A series of images following one from the other Eine aufeinander folgende Reihe von Bildern (Cover), 2018
For Liverpool Biennial 2018, Silke Otto-Knapp was commissioned to produce a new large-scale work for the fourth-floor gallery of Bluecoat. Like a classic frieze, the painting wrapped around the perimeters of the space, combining figures in group formations with abstract panels. This Chromolux print relates directly to the frieze.
Pundits Accountable, 2008/2023
This limited-edition Lascaux screenprint by Brook Andrew, entitled ‘Pundits Accountable’ (2008/2023) is a screenprint of an existing collage originally produced in 2008. The original work is composed of black and gold ink and collage of cut out newspaper on canvas.
This new screenprint for Liverpool Biennial serves was produced as a companion piece to ‘NGAAY’ (2023), a large-scale neon work which was produced for Liverpool Biennial 2023, ‘uMoya: The Sacred Return of Lost Things’, and exhibited at Stanley Dock.
My Mommy Is Beautiful, 1997/2018
‘My Mommy Is Beautiful’, 1997/2018 a limited edition print created by artist Yoko Ono. The work relates to her participation in International 04 and was released to mark Liverpool Biennial’s 20th anniversary in 2018.
The project ‘My Mummy Was Beautiful’ (2004) consisted of the widespread distribution in the city of two images: of a woman’s breast and vagina. The project can be linked thematically with many earlier works by the artist that present an objectified and dislocated view of the body.

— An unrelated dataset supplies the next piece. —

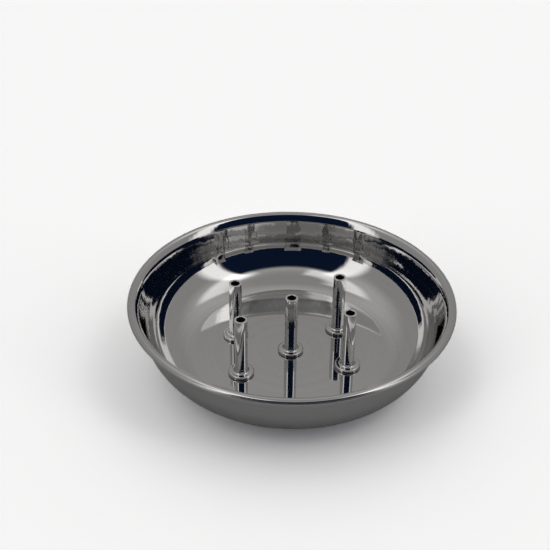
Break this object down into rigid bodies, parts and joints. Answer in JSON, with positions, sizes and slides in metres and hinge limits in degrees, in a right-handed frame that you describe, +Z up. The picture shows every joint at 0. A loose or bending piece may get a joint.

Betty Woodman’s work refers to classical imagery and architectural decoration, combining sources that include Greek and Etruscan sculpture, Minoan and Egyptian art, Italian Baroque architecture and the paintings of Bonnard, Picasso and Matisse
This limited-edition digital pigment print refers to Woodman’s large-scale outdoor work ‘Liverpool Fountain’, commissioned for Liverpool Biennial 2016.